In the last year, the role of Revenue Operations has shifted from enabling execution to designing transformation. AI isn’t just another tool in the stack, it’s reshaping how go-to-market teams operate, collaborate, make decisions, and scale.

The Agentic Edge is a four-part series exploring how forward-thinking Revenue Operations leaders are reimagining their teams, tools, and processes for an era of agentic AI, where intelligent systems don’t just assist human work, they participate in it. From mindset shifts to infrastructure rebuilds, each post features a deep dive with one operator who’s not just adopting AI, but operationalizing it at scale.

This post spotlights Mollie Bodensteiner, VP of Revenue Operations & Enablement, who is leading a company-wide transformation anchored in proactive decision-making, transparent adoption, and human-centered design. Her approach offers a blueprint for teams looking to embed AI not just in strategy, but in the day-to-day heartbeat of GTM operations.

From reactive to proactive: A three-part transformation

For Mollie, staying ahead in RevOps means no longer relying on backward-looking reporting. Her team is building for foresight and speed, with AI acting as the connective tissue.

“For us, staying ahead means shifting from reactive to proactive revenue operations. We're focusing on predictive analytics and real-time decision support rather than just historical reporting.”

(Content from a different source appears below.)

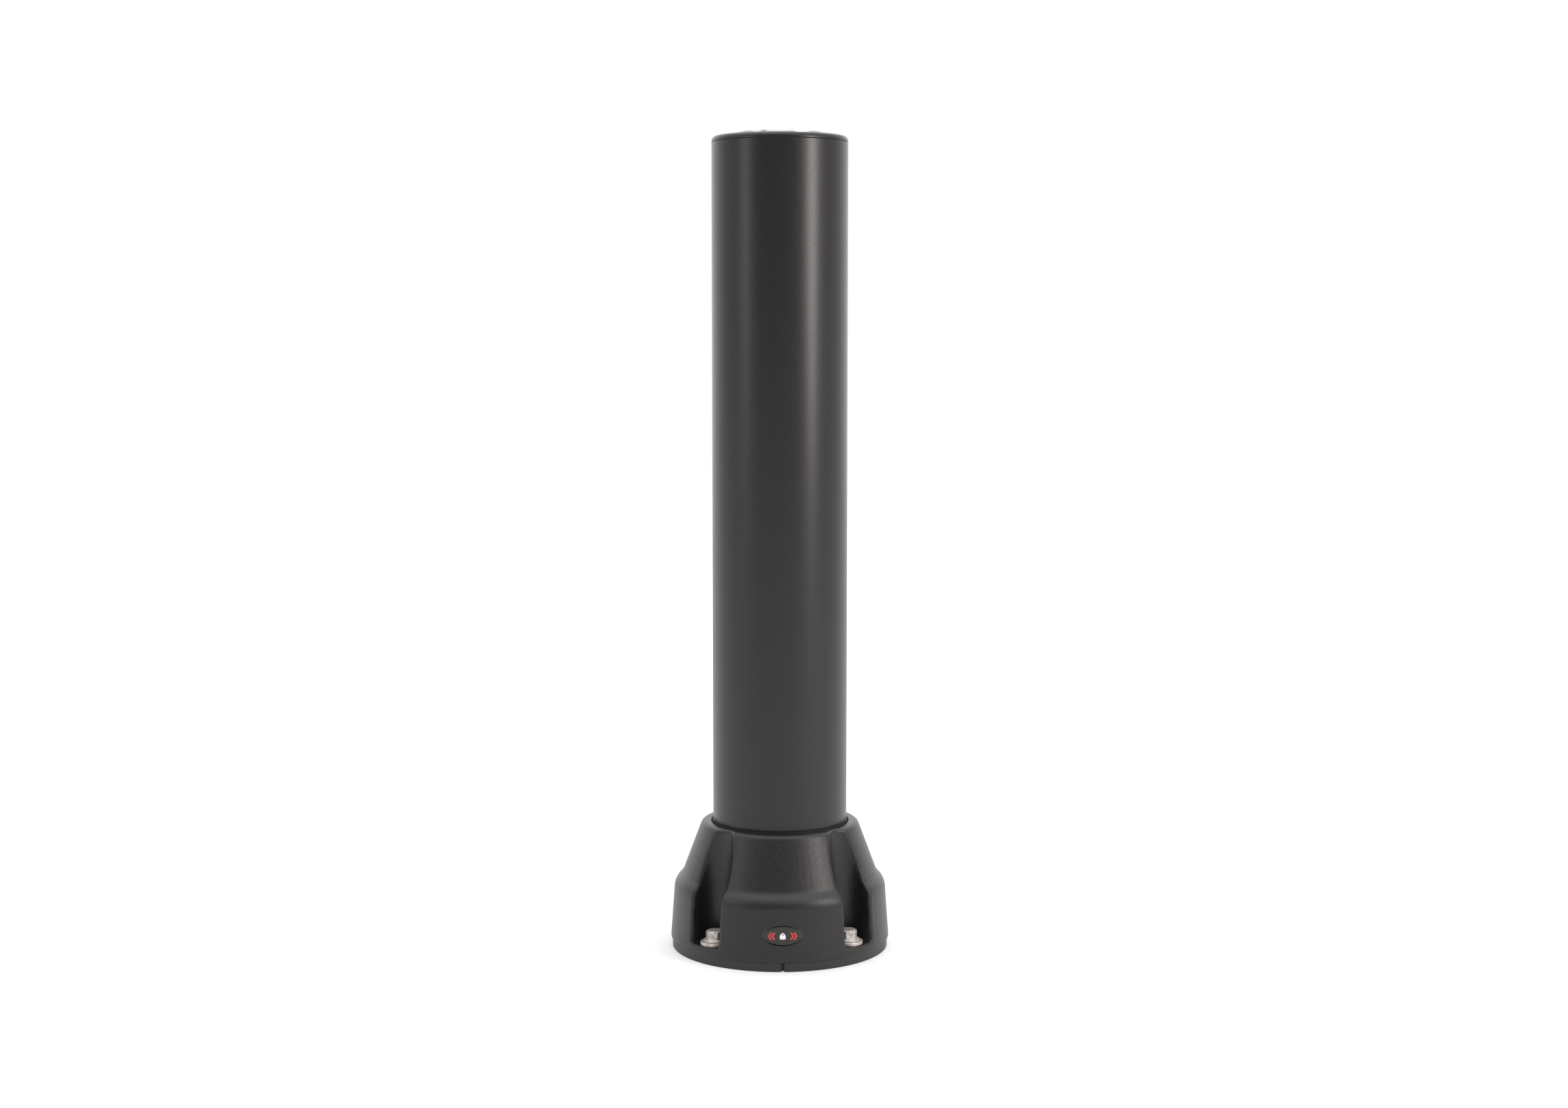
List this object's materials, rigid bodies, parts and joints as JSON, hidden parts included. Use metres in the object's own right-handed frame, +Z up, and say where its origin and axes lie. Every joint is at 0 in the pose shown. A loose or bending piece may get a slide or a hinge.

That shift is already in motion across her org. As Mollie explains, their transformation has taken shape in three specific ways:

  • Earlier signal detection: AI now analyzes cross-channel interactions to surface buying intent earlier in the customer journey.
  • Pipeline automation: Repetitive tasks in pipeline management are offloaded to AI, allowing reps to stay focused on high-value conversations.
  • Support transformation: AI-powered chat and phone agents instantly retrieve relevant case details and product information, dramatically reducing resolution time while boosting satisfaction.

“It's not just about efficiency—it's about creating service moments that turn support interactions into expansion opportunities.”

That mindset of turning every operational upgrade into a customer value multiplier is central to Mollie’s strategy.

Earning trust through transparency and shared ownership

But such a bold transformation doesn’t come without friction. Mollie’s team initially encountered skepticism from those wary of overhyped tools or past failed attempts.

“The resistance primarily centered around trust—trust in the technology's accuracy and trust that we weren't just implementing AI for its own sake.”

Rather than pushing harder, they went deeper, anchoring every rollout in clear intent and thoughtful education.

“We addressed this by being transparent about the ‘why’ behind each implementation… We also demystified the technology by walking teams through how the models were trained and what data they used… The breakthrough came when we positioned AI as augmentation rather than automation, with humans maintaining meaningful oversight.”

By making space for people to understand the tools and choose how they were used her team turned skeptics into champions. Their approach wasn’t top-down. It was partnership-driven.

Rebuilding systems for agentic collaboration

With AI adoption underway, Mollie’s team quickly hit a second challenge: their existing infrastructure wasn’t built for intelligent agents. The bottleneck wasn’t just process, it was architecture.

“Legacy systems operate on rigid workflows that were built to function under human operators and judgment… but our platforms don't always easily allow for this flexibility.”

To solve that, they’re systematically rethinking how workflows are structured.

“We're systematically rebuilding workflows to be ‘agent-friendly’ by restructuring data and reimagining processes from an AI-first perspective. It's not just about adding AI capabilities as an afterthought—it requires reconceptualizing how work happens when humans and agents collaborate.”

This isn’t just automation, it’s a ground-up redesign that aligns data, systems, and human input around a more dynamic, intelligent way of working.

What matters most: Interfaces, not algorithms

Looking back on the process, Mollie reflects that their biggest unlock didn’t come from modeling or engineering, it came from focusing on experience.

“The most important lesson has been that successful AI implementation isn't about the algorithm—it's about the interfaces.”

Her team originally invested energy into technical performance. But they learned that adoption and impact hinged on something else entirely: how seamlessly the AI fit into everyday workflows.

“AI needs to fit into existing workflows rather than creating parallel processes. The technology should feel invisible, with insights appearing exactly when and where people need them.”

This shift from building “cool features” to solving specific user problems has now become a design principle across the org.

Operator takeaway: Make it seamless, make it human

Mollie Bodensteiner’s work offers a clear blueprint for how RevOps leaders can drive meaningful AI transformation:

  • Lead with intent, not hype
  • Build systems around action, not dashboards
  • Reimagine infrastructure with agents in mind
  • Design for the interface, not the model

More than anything, Mollie reminds us that AI isn’t just about what’s possible, it’s about what’s usable. When trust, timing, and tooling align, even the most complex systems start to feel simple. That’s what it means to operate on the agentic edge.